TWELFTH NIGHT/RICHARD III Apollo Theatre

The Apollo stage has been transformed into an Elizabethan hall such as Shakespeare’s own company might have acted in at the Inns of Court. Some members of the audience sit on stage. The house lights remain on in the auditorium throughout. The actors are in period costume and “perform”. There is no reality. Normally, the leading roles in Twelfth Night are Viola and Malvolio but in Tim Carroll’s all-male production, with Mark Rylance reprising the hilarious performance he gave at Shakespeare’s Globe in 2004, it is Olivia who holds centre stage. No actor in living memory has found so much comedy in the role. White-faced, with jet black wig, a coronet perched on his head, and dressed in deepest mourning, he seems to glide over the stage as if he were on castors. Olivia looks and behaves like a dignified lady until she falls head over heels in love and cannot hide her fluttering emotions. Rylance’s comic invention and timing, verbally and physically, are a constant pleasure.
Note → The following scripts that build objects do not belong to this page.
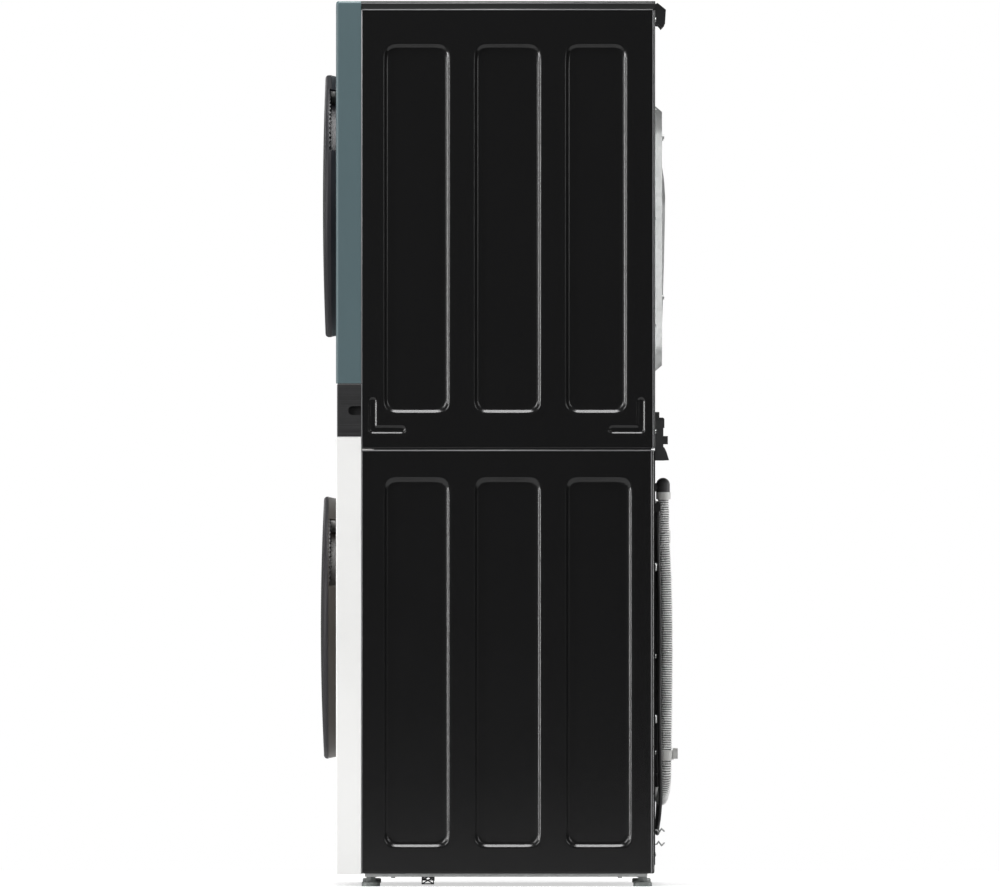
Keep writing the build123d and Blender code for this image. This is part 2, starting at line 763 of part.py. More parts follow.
def drive_belt():
    """Flat belt round the drum and the motor pulley."""
    inner = (dryer_drum_radius + belt_clearance, pulley_radius + belt_clearance)
    outer = [radius + belt_thickness for radius in inner]
    return belt_loop(*outer, (-32, -20)) - belt_loop(*inner, (-33, -19))


def dryer_motor():
    """Motor casing on its foot."""
    body = ring_y(58, motor_shaft_radius + running_gap, (-8, 112), motor_x, motor_z)
    body += ring_y(24, motor_shaft_radius + running_gap, (-14, 120), motor_x, motor_z)
    foot = block((motor_x - 40, motor_x + 40), (10, 90), (828, motor_z - 50))
    return body + foot


def fan_wheel():
    """Centrifugal fan: back plate, front ring and straight blades."""
    radius = 70.0
    blades = 24
    wheel = disc_y(radius, (184, 187), motor_x, motor_z)
    wheel += ring_y(radius, 50, (148, 151), motor_x, motor_z)
    wheel += disc_y(16, (165, 185), motor_x, motor_z)
    for index in range(blades):
        blade = block((52, radius - 1), (150, 185), (-0.8, 0.8))
        wheel += Pos(motor_x, 0, motor_z) * Rot(0, index * 360 / blades, 0) * blade
    return wheel


def fan_rotor():
    """Motor shaft with the belt pulley at its front end and the fan at its rear end."""
    shaft = disc_y(motor_shaft_radius, (-44, 192), motor_x, motor_z)
    pulley = disc_y(pulley_radius, (-36, -16), motor_x, motor_z)
    return shaft + pulley + fan_wheel()


def compressor():
    """Sealed compressor on its mounting foot."""
    x = 205.0
    y = 120.0
    body = disc_z(56, (842, 1010), x, y)
    body = fillet(body.edges().filter_by(GeomType.CIRCLE), 22)
    return body + disc_z(66, (834, 846), x, y)


def heat_exchanger(y_low, y_high):
    """Finned block with its tube ends."""
    core = block((-100, 115), (y_low, y_high), (834, 985))
    fins = 18
    pitch = 215 / fins
    for index in range(fins):
        x = -100 + (index + 0.35) * pitch
        core -= block((x, x + 0.55 * pitch), (y_low - 1, y_high + 1), (842, 977))
    middle = (y_low + y_high) / 2
    for z in (868, 910, 952):
        core += rod((-112, middle, z), (127, middle, z), 5)
    return core


def pipe(points, radius, bend):
    path = FilletPolyline(*points, radius=bend)
    return sweep(Plane(origin=path @ 0, z_dir=path % 0) * Circle(radius), path=path)


def refrigerant_circuit():
    """Compressor, evaporator and condenser with the two pipes that join them."""
    suction = pipe([(186, 120, 1010), (186, 120, 1034), (186, -105, 1034), (186, -105, 952),
                    (127, -105, 952)], 5, 12)
    hot = pipe([(127, 70, 868), (162, 70, 868), (162, 84, 868)], 4, 8)
    return Part() + [compressor(), heat_exchanger(-165, -45), heat_exchanger(10, 130), suction, hot]


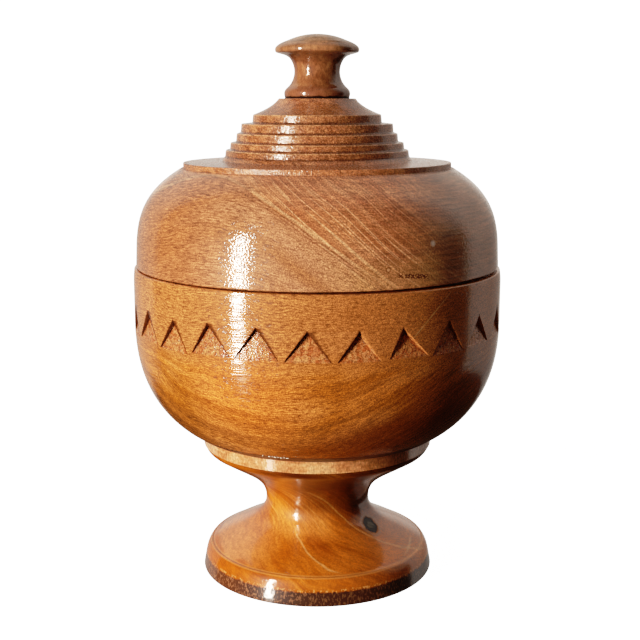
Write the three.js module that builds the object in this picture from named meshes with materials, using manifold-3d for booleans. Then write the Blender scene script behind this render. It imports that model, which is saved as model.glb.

Stephen Fry is utterly believable as Malvolio and speaks his lines intelligently, but he lacks comic invention and brings nothing over and beyond himself to the role. Paul Chahidi repeats his wonderfully funny performance as Maria – easily the funniest Maria I have seen. Since Samuel Barnett is in the company (and quite excellent as Queen Elizabeth in Richard III) why is he not cast as Viola rather than as Sebastian? Rylance’s highly original and extremely unlikely Richard engages fully with the audience, who hugely enjoy his outrageous villainy; but he cuts their laughter completely in the spine-chilling coronation scene when he is sitting on the throne and talking about murdering his wife whilst she is actually standing next to him.